What Is Montessori Parenting (How To Be A Montessori Parent)
You may have heard of Montessori parenting, and advocates claim that it is child focused and natural way of child-rearing. If you have the privilege and challenge of being a parent, you’ll be concerned with raising your kids in the best way possible so, what exactly is Montessori parenting?
What is it?
The Montessori style is relaxed, child focused and gentle. Children are allowed to learn new things primarily through play, and they have freedom to experiment and discover the wonders of the world.
The Montessori view is that education should be positive and not dictatorial, and children should be encouraged and supported in order to develop their full potential.
It’s the opposite of a ‘one size fits all’ approach and involves observing a child’s specific attributes and skills and enhancing them by planning education that suits their personal learning style and needs.
Children are not punished under the Montessori ethos, and are encouraged to learn from mistakes and take responsibility.
The Montessori way is that children learn to choose the correct way of behaving because it is right, not because they are fearful of punishment.
Parents and teachers work collaboratively and there is consistency between home and school. Children are made to feel important members of the family and home, and respected at all times.
If this ethos resonates with you, and you feel your child would benefit from this approach, how can you incorporate it in your everyday life?
How To Be A Montessori Parent
Supporting your child through positive reinforcement should be at the forefront of every parent’s mind. But the Montessori approach takes it much further. What can you do?
- Use real objects
It’s useful to remember that Montessori parenting is a way of life and not something you switch on and off. Be determined to use the approach throughout the day and try not to deviate as this will cause children to get confused. Learn about it and commit, and if done properly you’re guaranteed a happy and successful child.
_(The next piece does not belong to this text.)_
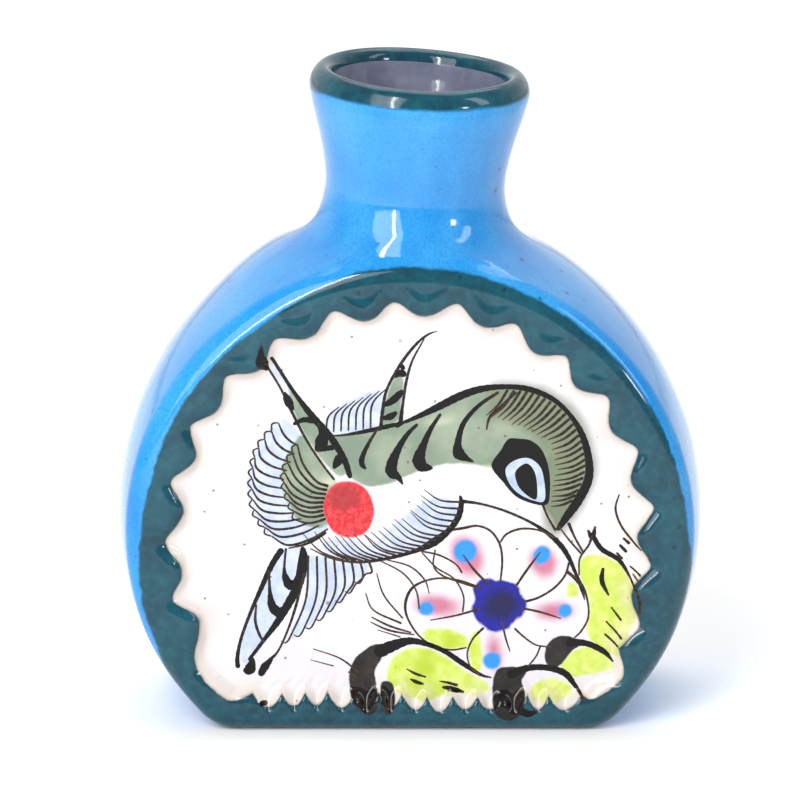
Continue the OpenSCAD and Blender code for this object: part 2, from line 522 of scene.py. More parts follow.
def build(name, material, nodes):
    """One named object of the skin, with the whole skin's normals."""
    faces = quads.get(name, []) + tris.get(name, [])
    used = np.unique(np.concatenate([f.ravel() for f in faces]))
    table = np.full(len(ALL), -1)
    table[used] = np.arange(len(used))
    mesh = bpy.data.meshes.new(name)
    mesh.from_pydata((ALL[used] * MM).tolist(), [], [tuple(r) for f in faces for r in table[f].tolist()])
    mesh.polygons.foreach_set("use_smooth", [True] * len(mesh.polygons))
    mesh.update()
    mesh.normals_split_custom_set_from_vertices(NORMALS[used].tolist())
    obj = in_scene(name, mesh)
    mesh.materials.append(material)
    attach(obj, "root")
    if nodes:
        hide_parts(*nodes)
    return obj, used


# ---------------------------------------------------------- the painting
# Places on a face are (x, z) in mm, and a brush stroke's points are (x, z, width).
def closed(points, n=90):
    """A smooth closed outline through the points."""
    p = [points[-1]] + list(points) + list(points[:2])
    line = spline(p, 400)
    a = np.argmin(((line[:120] - np.array(points[0])) ** 2).sum(1))
    b = 280 + np.argmin(((line[280:] - np.array(points[0])) ** 2).sum(1))
    return line[np.linspace(a, b, n, endpoint=False).astype(int)]


def poly_distance(x, z, poly):
    """Signed distance to a closed outline, inside negative."""
    d = np.full(len(x), 1e9)
    odd = np.zeros(len(x), bool)
    for (ax, az), (bx, bz) in zip(poly, np.roll(poly, -1, axis=0)):
        ex, ez = bx - ax, bz - az
        t = np.clip(((x - ax) * ex + (z - az) * ez) / (ex * ex + ez * ez + 1e-12), 0, 1)
        d = np.minimum(d, (x - ax - t * ex) ** 2 + (z - az - t * ez) ** 2)
        if az != bz:
            odd ^= ((az > z) != (bz > z)) & (x < (z - az) / (bz - az) * ex + ax)
    return np.where(odd, -np.sqrt(d), np.sqrt(d))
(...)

It’s well known that children learn from adults, and they copy. Ensure you are a good example of appropriate behavior, so your children can follow your lead. Modelling is a valuable learning tool, and parents and teachers alike should be utilizing this opportunity.
Freedom to learn is a crucial part of the Montessori way, and it’s crucial that parents allow children to explore in a safe environment. This helps them take responsibility for their own learning without force or coercion.
Although relaxed, the Montessori style still requires you to teach children and provide necessary boundaries.
Teaching takes on more of a facilitating role and parents should provide opportunities for learning whilst allowing children to discover for themselves and make their own decisions.
Helping children use adult objects is another way that the Montessori style differs from traditional parenting. There is a wealth of ‘child-friendly’ available.
Objects such as plastic beakers, plates and cutlery however, should be discouraged and children allowed access to adult utensils to help them learn how to handle things early on.
It’s important to observe your child to help you decide how best to support their learning. Cultivate their need for independence. It may seem to take longer, but forcing children to learn before they are ready can be counterproductive. Patience is vital!
Talking openly with children is important to build trust and will help them understand that they will be heard when they have a problem. This will set them up for future life, as most professional and personal relationships are dependent on good communication.
Talking to children with respect and showing them courtesy is always a great modelling tool and will encourage them to talk politely to you and others.
How To Adjust Your Home
There are several ways to adjust your home to facilitate your child’s learning journey. What are they?
Observe what toys your child enjoys playing with and make sure they are easily accessible. You could build shelves that are reachable, so your child can access them without your help.
Enabling independence is crucial for the Montessori parent. Try and get down to your child’s level and observe your home from their perspective.
It will give you a good idea of what your home looks like to them and enable you to inform any adjustments you need to make.
Get your child involved in everyday tasks such as washing/cleaning etc. Leave dirty clothes in a low basket and ask your child to do the washing after showing them the right buttons to press etc. This will help build practical skills.
Keep snacks and lunchtime food in an area that your child can reach, and encourage them to make their own lunch. Try not to get overly concerned about mess.
Mess is inevitable when children are learning, so allow it and know that a little mess is unimportant compared with teaching your child life skills.
Helping children do things such as pouring drinks, running baths, folding washing and taking care of toys will help give them a sense of responsibility and independence, and they will gain practical life skills to help them become fully functioning adults.
You should always make sure that your home has plenty of creative resources. Children are naturally creative, and it’s important we give them things to fuel their imagination.
Make sure your cupboards are well stocked with essential ingredients to allow for baking and other creative activities in the kitchen.
Have baskets of leaves and other natural materials, so they can make pictures or constructions. As tempting as it is, try not to interfere too much as you really want them to learn problem-solving skills, which is a great foundation for the future.
Montessori parenting isn’t for everyone. However, the child focused style has been proven to have many positive benefits for children and can enable them to grow into well-rounded out adults, confident, independent and free thinking. And that has to be worth the extra time and effort.